Bridge important for ag shipping is closed

A bridge inspector on May 11 discovered a “significant fracture” that has indefinitely closed the Hernando de Soto Bridge that carries Interstate Highway 40 across the Mississippi River between Memphis, Tennessee, and West Memphis, Arkansas. The crack—located on a beam essential to the bridge’s structural integrity—was identified during a routine inspection that occurs every two years.

In addition to the suspension of vehicular traffic across the bridge, the closure has resulted in a temporary suspension of barge traffic passing underneath the bridge, according to Mike Steenhoek, executive director of the Soy Transportation Coalition, Ankeny, Iowa.

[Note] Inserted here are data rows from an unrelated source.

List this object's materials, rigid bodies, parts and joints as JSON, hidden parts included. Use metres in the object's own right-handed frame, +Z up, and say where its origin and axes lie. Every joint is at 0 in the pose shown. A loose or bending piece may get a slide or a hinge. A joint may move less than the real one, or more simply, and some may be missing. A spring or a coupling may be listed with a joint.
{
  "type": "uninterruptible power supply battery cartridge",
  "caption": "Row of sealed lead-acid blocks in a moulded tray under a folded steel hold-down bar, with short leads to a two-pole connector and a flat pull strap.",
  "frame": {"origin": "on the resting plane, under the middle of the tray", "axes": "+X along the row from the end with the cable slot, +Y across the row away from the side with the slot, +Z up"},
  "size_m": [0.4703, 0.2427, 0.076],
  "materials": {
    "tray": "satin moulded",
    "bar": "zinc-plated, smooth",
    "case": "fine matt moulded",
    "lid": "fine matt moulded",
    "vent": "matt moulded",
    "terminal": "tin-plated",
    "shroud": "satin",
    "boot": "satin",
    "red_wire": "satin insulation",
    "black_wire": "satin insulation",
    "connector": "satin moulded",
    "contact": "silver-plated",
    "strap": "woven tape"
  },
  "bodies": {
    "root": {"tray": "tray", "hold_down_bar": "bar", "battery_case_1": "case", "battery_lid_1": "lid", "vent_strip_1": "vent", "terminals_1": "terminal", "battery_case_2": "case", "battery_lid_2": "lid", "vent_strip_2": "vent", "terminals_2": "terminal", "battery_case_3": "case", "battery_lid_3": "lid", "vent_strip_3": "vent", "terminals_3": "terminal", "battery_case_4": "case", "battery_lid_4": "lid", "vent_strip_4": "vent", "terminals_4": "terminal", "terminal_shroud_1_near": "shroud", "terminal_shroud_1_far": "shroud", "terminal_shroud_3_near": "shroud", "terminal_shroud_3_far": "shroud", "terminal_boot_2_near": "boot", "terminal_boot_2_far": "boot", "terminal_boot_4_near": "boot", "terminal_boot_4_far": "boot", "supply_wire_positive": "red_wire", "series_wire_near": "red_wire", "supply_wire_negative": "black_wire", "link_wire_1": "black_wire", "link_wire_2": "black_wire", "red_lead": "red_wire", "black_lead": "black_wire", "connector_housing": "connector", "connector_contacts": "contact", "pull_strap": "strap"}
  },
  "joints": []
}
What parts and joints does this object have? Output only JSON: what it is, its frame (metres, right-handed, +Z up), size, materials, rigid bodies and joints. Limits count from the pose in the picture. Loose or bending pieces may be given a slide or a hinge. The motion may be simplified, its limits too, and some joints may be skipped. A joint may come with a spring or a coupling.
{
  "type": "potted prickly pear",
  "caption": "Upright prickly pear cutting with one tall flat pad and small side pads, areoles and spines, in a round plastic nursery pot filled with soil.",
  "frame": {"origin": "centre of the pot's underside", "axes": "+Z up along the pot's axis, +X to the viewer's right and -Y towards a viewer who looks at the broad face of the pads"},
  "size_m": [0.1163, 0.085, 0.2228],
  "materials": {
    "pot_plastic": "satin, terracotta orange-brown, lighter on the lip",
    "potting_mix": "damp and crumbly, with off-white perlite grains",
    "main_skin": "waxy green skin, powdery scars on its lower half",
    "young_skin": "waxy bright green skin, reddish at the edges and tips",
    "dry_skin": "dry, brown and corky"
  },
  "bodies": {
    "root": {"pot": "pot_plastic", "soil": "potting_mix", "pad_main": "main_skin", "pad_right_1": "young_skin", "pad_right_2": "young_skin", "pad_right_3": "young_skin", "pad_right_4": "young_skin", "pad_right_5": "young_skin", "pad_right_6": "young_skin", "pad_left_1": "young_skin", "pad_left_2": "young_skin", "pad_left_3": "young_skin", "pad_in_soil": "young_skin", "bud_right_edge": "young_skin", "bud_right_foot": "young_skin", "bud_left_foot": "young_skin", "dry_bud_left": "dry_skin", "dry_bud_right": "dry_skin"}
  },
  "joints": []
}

It remains to be seen when barge traffic will be allowed to resume, but any suspension of traffic—even temporarily—on the Mississippi River is most unwelcome to United States agriculture, he said.

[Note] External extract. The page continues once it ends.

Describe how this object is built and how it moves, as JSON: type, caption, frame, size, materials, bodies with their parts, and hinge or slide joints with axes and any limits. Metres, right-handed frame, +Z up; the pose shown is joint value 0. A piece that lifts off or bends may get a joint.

Almost every barge loaded with soybeans, corn, or other agricultural commodity along the Upper Mississippi, Ohio, Illinois, or Missouri Rivers are destined to Gulf of Mexico export facilities near New Orleans and therefore must pass underneath the I-40 bridge, Steenhoek said.

According to the U.S. Department of Agriculture, in the week ending May 1, 438 barges moved down river destined for Gulf export facilities, he said. Most of these barges were loaded in areas north of Memphis. It is reasonable to assume hundreds of barges of U.S. grain will be negatively impacted by the closure depending on its duration. Because U.S. soybeans are primarily exported between the months of September and February, other commodities, particularly corn, will bear more of the brunt of the barge traffic suspension, but soybeans will clearly be impacted as well, Steenhoek said.